- Directed by: Crossbelt Mani
- Starring: Jagathy Sreekumar Ratheesh Balan K. Nair Kuthiravattam Pappu Silk Smitha
- Music by: Guna Singh
- Production company: Karthikeya Films
- Distributed by: Karthikeya Films
- Release date: 24 August 1985;
- Country: India
- Language: Malayalam

= Chorakku Chora =

Chorakku Chora is a 1985 Indian Malayalam film, directed by Crossbelt Mani. The film stars Jagathy Sreekumar, Ratheesh, Balan K. Nair and Kuthiravattam Pappu in the lead roles.

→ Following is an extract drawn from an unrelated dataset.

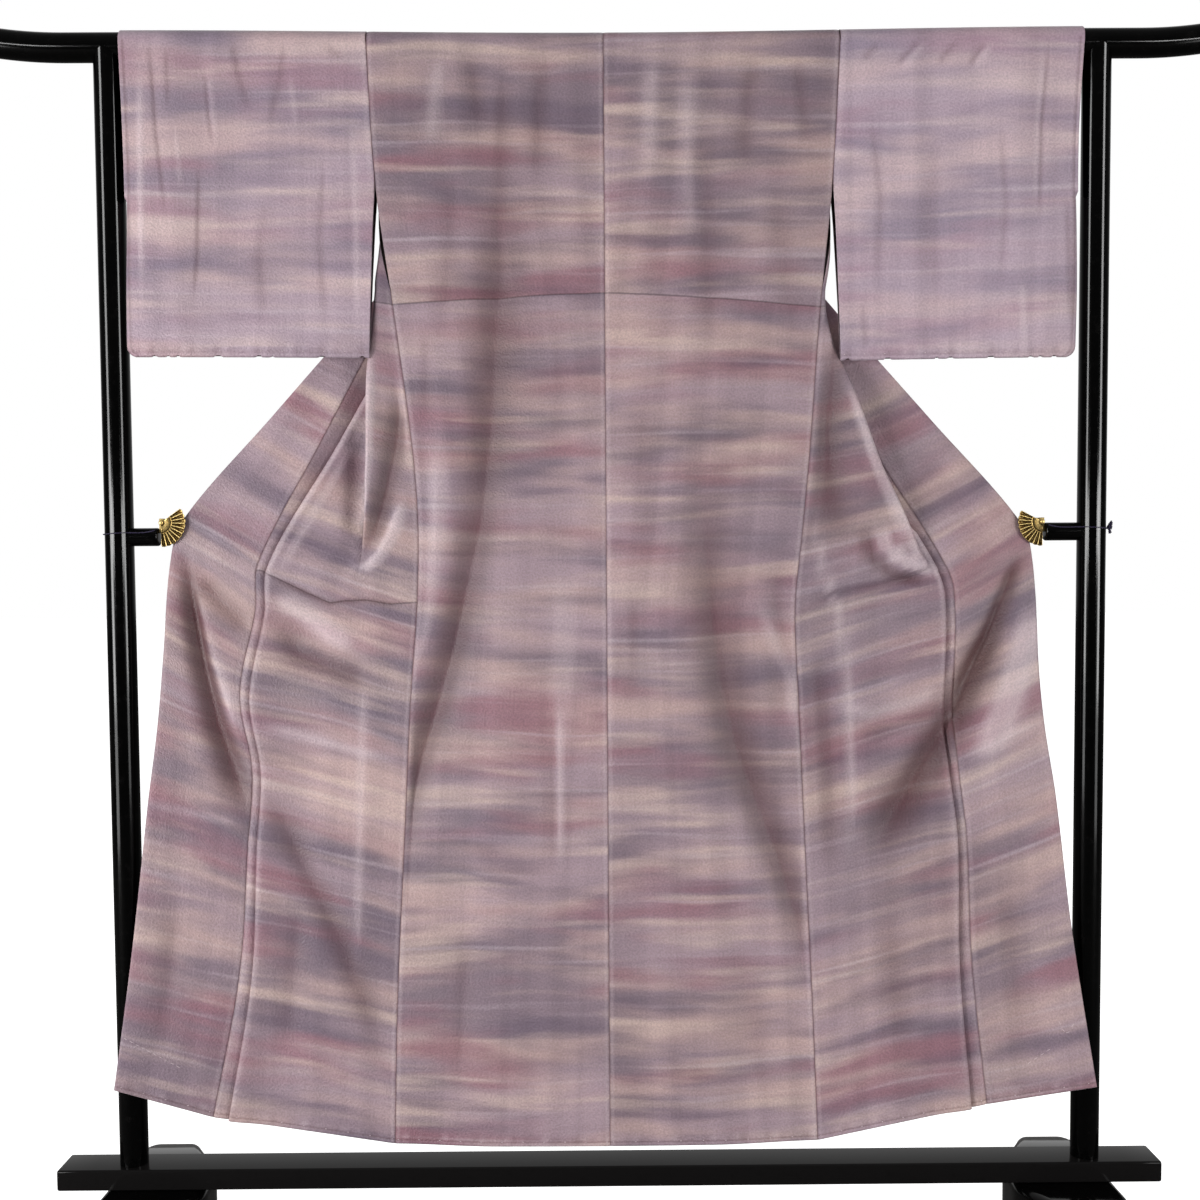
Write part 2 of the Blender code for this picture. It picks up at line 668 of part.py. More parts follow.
def collar_and_over_collar(collection):
    """The long collar, and the shorter over-collar on its middle stretch."""
    rows = collar_rows()
    collar_wall("collar", rows, collection, COLLAR_THICK)
    middle = len(rows) // 2
    lengths = [0.0]
    for a, b in zip(rows[middle:], rows[middle + 1:]):
        lengths.append(lengths[-1] + (b[0] - a[0]).length)
    reach = sum(1 for value in lengths if value <= OVER_HALF)
    outer = (COLLAR_THICK + OVER_THICK) / 2 + GAP + 0.0002
    shell = moved_out(rows, outer)[middle - reach + 1:middle + reach]
    covered = [row[2:] for row in shell]
    collar_wall("over_collar", covered, collection, OVER_THICK)


# ---------------------------------------------------------------- stand
def rod(name, radius, start, end, collection, finish, sides=24):
    """Round bar between two points, its ends flat."""
    start, end = Vector(start), Vector(end)
    bm = bmesh.new()
    bmesh.ops.create_cone(
        bm, cap_ends=True, segments=sides, radius1=radius, radius2=radius,
        depth=(end - start).length)
    turn = (end - start).to_track_quat("Z", "Y").to_matrix().to_4x4()
    bmesh.ops.transform(bm, matrix=Matrix.Translation((start + end) / 2) @ turn, verts=bm.verts)
    return from_bmesh(name, bm, collection, finish, 40)


def rail(collection):
    """The top rail: straight between the posts, its ends swept up and domed."""
    def lift(x):
        end = max(abs(x) - RAIL_STRAIGHT, 0) / (RAIL_HALF - RAIL_STRAIGHT)
        return RAIL_LIFT * end ** 2 - rail_sag(x)

    end_steps = 6
    half = [mix(RAIL_STRAIGHT, RAIL_HALF - RAIL_R, n / end_steps) for n in range(end_steps + 1)]
    between = [mix(-POST_X, POST_X, n / 12) for n in range(13)]
    xs = [-x for x in half[::-1]] + between + half
    rings = []
    sides = 24
    dome = [(0.35, 0.94), (0.68, 0.73), (0.90, 0.43)]
    stations = [(x, 1.0) for x in xs]
    tips = [(RAIL_HALF - RAIL_R + RAIL_R * step, scale) for step, scale in dome]
    stations = [(-x, s) for x, s in tips[::-1]] + stations + tips
    bm = bmesh.new()
    for x, scale in stations:
        slope = math.atan2(lift(x + 1e-4) - lift(x - 1e-4), 2e-4)
        ring = []
        for n in range(sides):
            angle = 2 * math.pi * n / sides
            across, up = RAIL_R * scale * math.cos(angle), RAIL_R * scale * math.sin(angle)
            ring.append(bm.verts.new((
                x - up * math.sin(slope), across, RAIL_Z + lift(x) + up * math.cos(slope))))
        rings.append(ring)
    for a, b in zip(rings, rings[1:]):
        for n in range(sides):
            m = (n + 1) % sides
            bm.faces.new((a[n], a[m], b[m], b[n]))
    bm.faces.new(rings[0])
    bm.faces.new(rings[-1])
    return from_bmesh("rail", bm, collection, "black_lacquer", 50)


def posts_and_pegs(parts, cutters):
    """Two posts coped under the rail, each with a short peg coped against it."""
    rail_cutter = rod("rail_cutter", RAIL_R + GAP, (-0.8, 0, RAIL_Z), (0.8, 0, RAIL_Z),
                      cutters, None, sides=32)
    for side, sign in SIDES:
        x = sign * POST_X
        post = rod("post_" + side, POST_R, (x, 0, BEAM_TOP + GAP), (x, 0, RAIL_Z - 0.006),
                   parts, "black_lacquer")
        cut(post, rail_cutter)
        peg = rod("peg_" + side, PEG_R, (sign * (POST_X - 0.010), 0, PEG_Z),
                  (sign * CLIPS[side].tip, 0, PEG_Z), parts, "black_lacquer", sides=20)
        post_cutter = rod("post_cutter_" + side, POST_R + GAP, (x, 0, PEG_Z - 0.1),
                          (x, 0, PEG_Z + 0.1), cutters, None, sides=32)
        cut(peg, post_cutter)


def beam(collection):
    """The low beam that carries both posts."""
    bm = bmesh.new()
    bmesh.ops.create_cube(bm, size=1.0)
    bmesh.ops.scale(bm, vec=BEAM_SIZE, verts=bm.verts)
    middle = (0.0, 0.0, BEAM_TOP - BEAM_SIZE[2] / 2)
    bmesh.ops.translate(bm, vec=middle, verts=bm.verts)
    made = from_bmesh("beam", bm, collection, "black_lacquer")
    bevel = made.modifiers.new("soft edges", "BEVEL")
    bevel.width = BEAM_BEVEL
    bevel.segments = 2
    return made


def foot_ring(row, y):
    """Section across a foot: flat underside, upright sides and rounded top edges."""
    edge = min(0.012, row.top * 0.4)
    return [
        (row.inner, y, 0.0), (row.inner, y, row.top - edge),
        (row.inner + 0.3 * edge, y, row.top - 0.3 * edge), (row.inner + edge, y, row.top),
        (row.outer - edge, y, row.top), (row.outer - 0.3 * edge, y, row.top - 0.3 * edge),
        (row.outer, y, row.top - edge), (row.outer, y, 0.0),
    ]


def foot(side, sign, collection):
    """A low foot across the beam, straight outside, bowed inside and humped lengthways."""
    places = [foot_ring(row, -row.y) for row in FOOT[::-1]] + [foot_ring(row, row.y) for row in FOOT]
    bm = bmesh.new()
    rings = [[bm.verts.new((sign * out, y, z)) for out, y, z in ring] for ring in places]
    count = len(rings[0])
    for a, b in zip(rings, rings[1:]):
        for n in range(count):
            m = (n + 1) % count
            bm.faces.new((a[n], a[m], b[m], b[n]))
    bm.faces.new(rings[0])
    bm.faces.new(rings[-1])
    return from_bmesh("foot_" + side, bm, collection, "black_lacquer", 35)


# ---------------------------------------------------------------- clips and ties
FAN_INSET = 0.0035           # the fan's pivot from the peg's inner end
FAN_Y = -0.0035
FAN_RADII = (0.003, 0.0142, 0.0155, 0.0348)
FAN_LOW_ANGLE = -90.0        # its lower edge hangs straight down
FAN_PLEATS = 10
FAN_PLEAT_DEPTH = 0.0007
FAN_THICK = 0.0010
HINGE = 0.0065               # length of the block that joins the two jaws
JAW_LENGTH = 0.034
JAW_THICK = 0.0016


def fan(side, sign, collection):
    """Pleated fan, the clip's front jaw."""
    clip = CLIPS[side]
    steps = FAN_PLEATS * 2
    rows = []
    for radius in FAN_RADII:
        depth = FAN_PLEAT_DEPTH * min(max((radius - FAN_RADII[1]) / 0.002, 0.0), 1.0)
        row = []
        for n in range(steps + 1):
            angle = math.radians(mix(clip.top_angle, FAN_LOW_ANGLE, n / steps))
            fold = depth if n % 2 else -depth
            row.append((
                clip.tip - FAN_INSET - radius * math.cos(angle), FAN_Y + fold,
                clip.pivot_z + radius * math.sin(angle)))
        rows.append(row)
    width = len(rows[0])
    points = [point for row in rows for point in row]
    ids = [list(range(n * width, (n + 1) * width)) for n in range(len(rows))]
    return wall_object(
        "fan_" + side, points, grid_faces(ids), sign, collection, "gilt_brass", FAN_THICK)


def jaw(side, sign, collection):
    """The clip's back jaw and the hinge block that joins it to the fan."""
    front, back = FAN_Y + FAN_THICK / 2 + GAP, 0.0084
    clip = CLIPS[side]
    hinge = clip.tip - GAP
    outline = [
        (hinge, front), (hinge, back), (hinge - JAW_LENGTH, back),
        (hinge - JAW_LENGTH, back - JAW_THICK), (hinge - HINGE, back - JAW_THICK), (hinge - HINGE, front),
    ]
    low, high = clip.pivot_z - 0.014, clip.pivot_z + 0.006
    bm = bmesh.new()
    rings = []
    for z in (low, high):
        rings.append([bm.verts.new((sign * out, y, z)) for out, y in outline])
    count = len(outline)
    for n in range(count):
        m = (n + 1) % count
        bm.faces.new((rings[0][n], rings[0][m], rings[1][m], rings[1][n]))
    bm.faces.new(rings[0])
    bm.faces.new(rings[1])
    return from_bmesh("jaw_" + side, bm, collection, "gilt_brass")


def tie(side, sign, collection):
    """Thin cord from the clip, along the peg, round the post and back along the peg."""
    off_peg = PEG_R + GAP + TIE_R
    ring = POST_R + GAP + TIE_R + 0.0003
    z = PEG_Z + 0.005
    tip = CLIPS[side].tip
    start = math.pi - math.asin(off_peg / ring) * 1.02
    points = [(tip + 0.002, -off_peg), (tip + 0.018, -off_peg)]
    steps = 22
    for n in range(steps + 1):
        angle = -start + 2 * start * n / steps
        points.append((POST_X + ring * math.cos(angle), ring * math.sin(angle)))
    points += [(tip + 0.018, off_peg), (tip + 0.002, off_peg)]
    curve = bpy.data.curves.new("tie_" + side, "CURVE")
    curve.dimensions = "3D"
    curve.bevel_depth = TIE_R
    curve.bevel_resolution = 1
    curve.use_fill_caps = True
    spline = curve.splines.new("POLY")
    spline.points.add(len(points) - 1)
    for point, (out, y) in zip(spline.points, points):
        point.co = (sign * out, y, z, 1.0)
    return add_object("tie_" + side, curve, collection, "purple_cord")


def main():
    """Build the stand, then the kimono, piece by piece."""
    clear_scene()
    parts = new_collection("kimono_on_stand")
    cutters = new_collection("cutters")
    rail(parts)
    posts_and_pegs(parts, cutters)
    beam(parts)
    for side, sign in SIDES:
        foot(side, sign, parts)
        fan(side, sign, parts)
        jaw(side, sign, parts)
        tie(side, sign, parts)
        body_panel(side, sign, parts)
        sleeve(side, sign, parts)
        overlap_panel(side, sign, parts)
    collar_and_over_collar(parts)


main()
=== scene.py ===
# %% [markdown]
# # A silk kimono on its lacquered stand
# A lined kimono hangs over the rail of a black stand, back panels to the front, and its two
# fronts are drawn out to the sides by fan clips. The file builds the looks: first the view and
# the light, then the stand, the clips, and last the cloth, panel by panel. Everything is in
# metres, +Z up, with the origin on the floor under the middle of the stand. `out` is a distance
# from the middle plane: the left side is x = -out and the right side is x = +out.

# %% Load the frame
import math
from collections import namedtuple

import bmesh
import bpy
import numpy as np
from mathutils import Matrix, Vector
from mathutils.bvhtree import BVHTree


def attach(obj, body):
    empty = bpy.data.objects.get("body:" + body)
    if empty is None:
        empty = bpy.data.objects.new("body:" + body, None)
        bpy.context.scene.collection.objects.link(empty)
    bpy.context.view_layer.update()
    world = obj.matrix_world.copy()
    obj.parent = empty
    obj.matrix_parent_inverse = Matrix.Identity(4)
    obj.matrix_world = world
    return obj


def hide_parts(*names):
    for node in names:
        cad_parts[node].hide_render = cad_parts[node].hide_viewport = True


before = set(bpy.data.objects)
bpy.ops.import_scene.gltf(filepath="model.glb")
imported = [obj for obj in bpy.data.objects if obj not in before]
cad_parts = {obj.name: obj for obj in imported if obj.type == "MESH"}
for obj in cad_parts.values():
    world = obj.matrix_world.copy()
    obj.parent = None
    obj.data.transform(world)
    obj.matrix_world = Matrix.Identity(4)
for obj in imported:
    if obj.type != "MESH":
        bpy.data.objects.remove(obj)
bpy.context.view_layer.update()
SIDES = (("left", -1), ("right", 1))


def new_mesh(name, points, faces, edges=()):
    """Mesh from points, faces and loose edges."""
    mesh = bpy.data.meshes.new(name)
    mesh.from_pydata(points, edges, faces)
    return mesh


def add_object(name, data):
    """Object with this data, linked to the scene."""
    made = bpy.data.objects.new(name, data)
    bpy.context.scene.collection.objects.link(made)
    return made


# %% [markdown]
# ## The view
# The eye is a little under chest height and two steps away, and looks slightly down. A small
# shift, as on a view camera, frames the stand without tilting its posts.

# %% Camera
def place_camera(place, pitch, yaw, roll, lens, shift):
    """Camera at a place, turned by pitch (down), yaw (to +X) and roll, in degrees."""
    pitch, yaw, roll = (math.radians(angle) for angle in (pitch, yaw, roll))
    forward = Vector((math.sin(yaw) * math.cos(pitch), math.cos(yaw) * math.cos(pitch),
                      -math.sin(pitch)))
    level = Vector((math.cos(yaw), -math.sin(yaw), 0.0))
    upright = level.cross(forward)
    right = math.cos(roll) * level + math.sin(roll) * upright
    up = math.cos(roll) * upright - math.sin(roll) * level
    data = bpy.data.cameras.new("camera")
    data.lens, data.sensor_width = lens, 36.0
    data.shift_x, data.shift_y = shift
    camera = add_object("camera", data)
    turn = Matrix((right, up, -forward)).transposed().to_4x4()
    camera.matrix_world = Matrix.Translation(place) @ turn
    bpy.context.scene.camera = camera


place_camera((-0.0103, -1.8514, 0.9306), pitch=2.749, yaw=0.278, roll=-0.367, lens=39.0,
             shift=(-0.005, 0.0333))
print("camera in place")

# %% [markdown]
# ## Nodes and colours
# Every finish below is built from shader nodes. One helper fills a node's inputs with values or
# links, another adds a node and sets its properties, and a third lays one colour over another.
# Colours are written as screen (sRGB) hex values and turned to the linear light that the
# renderer works in.

# %% Node and colour helpers
def fill(node, inputs):
    """Set a node's inputs to values, or link them to sockets or to other nodes' first sockets."""
    for key, value in inputs.items():
        if isinstance(value, bpy.types.Node):
            value = value.outputs[0]
        if isinstance(value, bpy.types.NodeSocket):
            node.id_data.links.new(value, node.inputs[key])
        else:
            node.inputs[key].default_value = value


def add_node(tree, kind, inputs=None, **settings):
    """Add a node with its properties, and fill its inputs."""
    node = tree.nodes.new(kind)
    for key, value in settings.items():
        setattr(node, key, value)
    fill(node, inputs or {})
    return node


def colour(text):
    """Linear RGBA of an sRGB hex colour."""
    parts = [int(text[n:n + 2], 16) / 255 for n in (1, 3, 5)]
    return tuple(p / 12.92 if p <= 0.04045 else ((p + 0.055) / 1.055) ** 2.4
                 for p in parts) + (1.0,)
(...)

The film has musical score by Guna Singh.

==Cast==
- Jagathy Sreekumar as Kunjappan
- Ratheesh as Khader
- Balan K. Nair as Chellappan
- Kuthiravattam Pappu as Velu
- Silk Smitha as CID Silk
- Prathapachandran as Rahman
- Ravi Menon as Paulose
- Kaduvakulam Antony as Paramu
- Hari as SP Subramaniyam
- Sathaar as Markose
- Sudheer as Veerappan
- Anuradha as Chandrika
- Lalithasree as Thankamma
- Roshni as Nabeesha
- Mafia Sasi as Gunda
- Muralimohan as DSP Aloshys

==Soundtrack==
The music was composed by Guna Singh and the lyrics were written by Poovachal Khader.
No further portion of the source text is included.